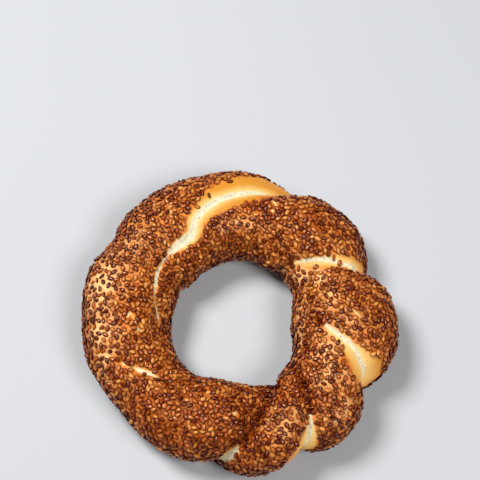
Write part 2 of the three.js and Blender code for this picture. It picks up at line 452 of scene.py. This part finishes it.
class BakeColours(bpy.types.PropertyGroup):
    crust: colour_property("Crust", "Baked crust between the seeds", "#d67c33")
    # Dark crust: browned glaze, and also painted shade round the seeds and in closed seams
    dark_crust_and_shade: colour_property("Dark crust", "Where the glaze has pooled round the seeds", "#6e2600")
    web: colour_property("Pale crust", "Crust between seeds that lie wide apart", "#f2c688")
    gold: colour_property("Golden crust", "Smooth bare crust along a split", "#c4822b")
    gold_pale: colour_property("Pale gold", "Bare crust close to the crumb", "#d9b168")
    crumb: colour_property("Crumb", "Torn pale crumb in a split", "#d2c9ab")
    pore: colour_property("Pore", "Bubbles in the crumb", "#62523a")
    underside: colour_property("Underside", "Flat base that the ring baked on", "#9a6230")
    seed_dark: colour_property("Dark seed", "Well toasted sesame", "#5e1b02")
    seed_brown: colour_property("Brown seed", "Toasted sesame", "#a84e14")
    seed_gold: colour_property("Golden seed", "Lightly toasted sesame", "#d98b3e")
    # The seed rim is partly a burnt edge and partly painted shade where the seed meets the crust
    burnt_and_shaded_seed_edge: colour_property("Seed rim", "Burnt edge of a seed", "#320400")


class StageSizes(bpy.types.PropertyGroup):
    elevation: bpy.props.FloatProperty(
        name="Elevation",
        description="How steeply the camera looks down",
        default=math.radians(74),
        subtype="ANGLE",
    )
    distance: bpy.props.FloatProperty(
        name="Distance", description="From the camera to the ring", default=0.5635, subtype="DISTANCE"
    )
    focal_length: bpy.props.FloatProperty(
        name="Focal length", description="In pixels of a picture 480 pixels wide", default=1150
    )
    floor_size: bpy.props.FloatProperty(
        name="Floor size", description="Side of the floor", default=4.0, subtype="DISTANCE"
    )
    daylight: bpy.props.FloatProperty(
        name="Daylight", description="Strength of the light from all round", default=0.14
    )
    key_power: bpy.props.FloatProperty(
        name="Key lamp",
        description="Power of the lamp behind on the left",
        default=20,
        subtype="POWER",
    )
    fill_power: bpy.props.FloatProperty(
        name="Fill lamp",
        description="Power of the lamp in front on the right",
        default=11.6,
        subtype="POWER",
    )
    floor: colour_property("Floor", "Matt painted board", "#b0b2b5")


# The shape of the dough


def wrapped(degrees):
    return (degrees + 180) % 360 - 180


def bumps(ring, table):
    """Sum of the bumps of a table at ring angles, in metres."""
    return sum(by * MM * np.exp(-((wrapped(ring - at) / spread) ** 2)) for at, spread, by in table)


def smoothstep(value, low, high):
    x = np.clip((value - low) / (high - low), 0, 1)
    return x * x * (3 - 2 * x)


def plain_dough(ring, section, sizes):
    """Section radius, and how far out and how high the section's middle is, before the seams."""
    swell = bumps(ring, SWELLS)
    half_width = sizes.half_width + swell
    half_height = sizes.flatness * (sizes.half_width + sizes.swell_rise * swell)
    r, s = np.radians(ring), np.radians(section)
    oval = half_width * half_height / np.hypot(half_height * np.cos(s), half_width * np.sin(s))
    lumps = sum(h * MM * np.sin(n * r + m * s + phase) for n, m, phase, h in LUMPS)
    middle = sizes.ring_radius + bumps(ring, BOWS)
    return oval + lumps, middle, half_height - sizes.sink


def place_on(ring, section, radius, middle, height):
    r, s = np.radians(ring), np.radians(section)
    out = middle + radius * np.cos(s)
    x = RING_CENTRE[0] * MM + out * np.cos(r)
    y = RING_CENTRE[1] * MM + out * np.sin(r)
    return np.stack([x, y, height + radius * np.sin(s)], axis=-1)


def unit(vectors):
    return vectors / np.linalg.norm(vectors, axis=-1, keepdims=True)


def smooth_path(places, steps):
    """Curve through places without corners or loops, and the share of the path at each of its points."""
    spots = np.array(places, float)
    spots = np.vstack([2 * spots[0] - spots[1], spots, 2 * spots[-1] - spots[-2]])
    shares = np.linspace(0, 1, steps + 1)
    along = shares * (len(places) - 1)
    span = np.minimum(along.astype(int), len(places) - 2)
    w = (along - span)[:, None]
    a, b, c, d = (spots[span + k] for k in range(4))
    ab, bc, cd = (np.sqrt(np.linalg.norm(q - p, axis=1))[:, None] for p, q in ((a, b), (b, c), (c, d)))
    leave = (b - a) * bc / ab - (c - a) * bc / (ab + bc) + (c - b)
    arrive = (c - b) - (d - b) * bc / (bc + cd) + (d - c) * bc / cd
    ease = w * w * (3 - 2 * w)
    return shares, b + (c - b) * ease + leave * w * (1 - w) ** 2 - arrive * w * w * (1 - w)


def lay_seam(seam, sizes, steps=SEAM_STEPS):
    """A seam laid on the plain dough: its points, directions, and what the crust does at each of them."""
    shares, path = smooth_path(seam["path"], steps)
    ring, section = path.T
    radius, middle, height = plain_dough(ring, section, sizes)
    at = place_on(ring, section, radius, middle, height)
    up = unit(at - place_on(ring, section, 0 * radius, middle, height))
    strides = np.gradient(at, axis=0)
    fade = smoothstep(np.minimum(shares, 1 - shares), 0, SEAM_TIP)
    depth = np.interp(shares, np.linspace(0, 1, len(seam["depth"])), seam["depth"])
    split = np.array(seam["split"])
    crumb, bare_before, bare_after = (np.interp(shares, split[:, 0], split[:, k]) * MM for k in (1, 2, 3))
    return {
        "at": at,
        "along": unit(strides),
        "aside": np.cross(unit(strides), up),
        "half_gap": np.linalg.norm(strides, axis=1) / 2,
        "depth": depth * fade * MM,
        "shoulders": np.array(seam["shoulders"]) * MM,
        "lap": seam["lap"] * fade * MM,
        "crumb": crumb,
        "bare": (bare_before, bare_after),
        "glow": seam["glow"] * MM,
    }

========

• Directions: List every line above that holds the word "picture".

• Solution to this exercise:
Write part 2 of the three.js and Blender code for this picture. It picks up at line 452 of scene.py. This part finishes it.
        name="Focal length", description="In pixels of a picture 480 pixels wide", default=1150